Smartphone lab can detect cancer just as well as standard lab technology

10/20/2016 - 02:55

Erik Gomez


Washington State University researchers have developed a low-cost, portable laboratory on a smartphone that can analyze several samples at once to catch a cancer biomarker, producing lab quality results.

The research team, led by Lei Li, assistant professor in the School of Mechanical and Materials Engineering, recently published the work in the journal Biosensors and Bioelectronics.

At a time when patients and medical professionals expect always faster results, researchers are trying to translate biodetection technologies used in laboratories to the field and clinic, so patients can get nearly instant diagnoses in a physician’s office, an ambulance or the emergency room.

READ MORE ON WASHINGTON STATE UNIVERSITY

Ref: A multichannel smartphone optical biosensor for high-throughput point-of-care diagnostics. Biosensors and Bioelectronics (2017) | DOI: 10.1016/j.bios.2016.09.021

ABSTRACT

Current reported smartphone spectrometers are only used to monitor or measure one sample at a time. For the first time, we demonstrate a multichannel smartphone spectrometer (MSS) as an optical biosensor that can simultaneously optical sense multiple samples.

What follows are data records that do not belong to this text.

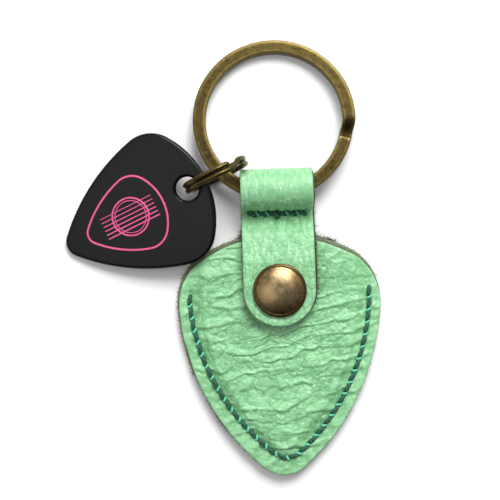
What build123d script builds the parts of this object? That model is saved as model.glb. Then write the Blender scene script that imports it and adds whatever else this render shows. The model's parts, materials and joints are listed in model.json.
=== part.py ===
from build123d import *
import os
from collections import namedtuple
from math import asin, atan2, ceil, cos, degrees, hypot, radians, sin, sqrt

# Leather pick pouch on a key ring, with a small link ring and a pick-shaped tag.
# Millimetres. The pouch lies on its back on z = 0, +Y runs from its tip to the key ring, and the
# origin is on the back face straight under the middle of the snap.

# A shield is the outline of a guitar pick: a round tip, two long sides, two round shoulders and a
# bowed top, all arcs that meet smoothly.
Shield = namedtuple("Shield", "width height tip_r shoulder_r top_r side_r")

# ---- leather ----
LEATHER = 1.3                     # thickness of every panel and of the strap
POUCH = Shield(width=38.0, height=45.1, tip_r=5.3, shoulder_r=10.2, top_r=28.0, side_r=43.5)
BACK_RISE = 0.6                   # the back panel stands this far above the pocket's mouth
SNAP_BELOW_MOUTH = 10.1           # from the pocket's mouth down to the snap
STRAP_WIDTH = 13.5
NECK_LENGTH = 8.75                # from the pocket's mouth up to the middle of the ring loop
NECK_FILLET = 1.2
RING_LOOSE = 0.324                # play of the key ring in the rolled loop that holds it
CREASE_R = 1.0                    # bend where the loop comes back down on the neck
SEAM_BELOW_CREASE = 0.19          # from the crease's foot down to the strap's seam
TAIL_SQUEEZE = 0.05               # the seam presses the folded leather this much thinner
TAIL_BELOW_SEAM = 0.9             # the folded leather stays flat this far past its seam

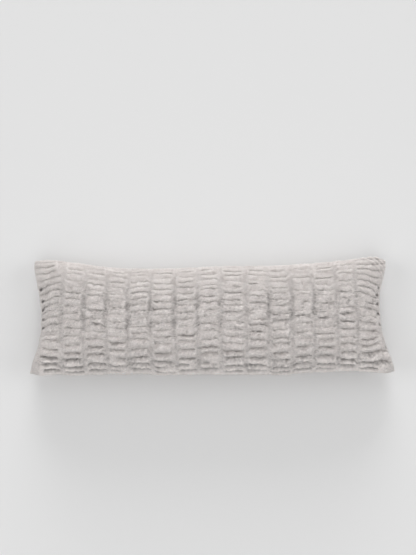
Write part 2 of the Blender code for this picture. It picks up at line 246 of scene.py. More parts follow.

In this work, we developed a novel method to achieve the multichannel optical spectral sensing with nanometer resolution on a smartphone. A 3D printed cradle held the smartphone integrated with optical components. This optical sensor performed accurate and reliable spectral measurements by optical intensity changes at specific wavelength or optical spectral shifts. A custom smartphone multi-view App was developed to control the optical sensing parameters and to align each sample to the corresponding channel. The captured images were converted to the transmission spectra in the visible wavelength range from 400 nm to 700 nm with the high resolution of 0.2521 nm per pixel. We validated the performance of this MSS via measuring the concentrations of protein and immunoassaying a type of human cancer biomarker. Compared to the standard laboratory instrument, the results sufficiently showed that this MSS can achieve the comparative analysis detection limits, accuracy and sensitivity. We envision that this multichannel smartphone optical biosensor will be useful in high-throughput point-of-care diagnostics with its minimizing size, light weight, low cost and data transmission function.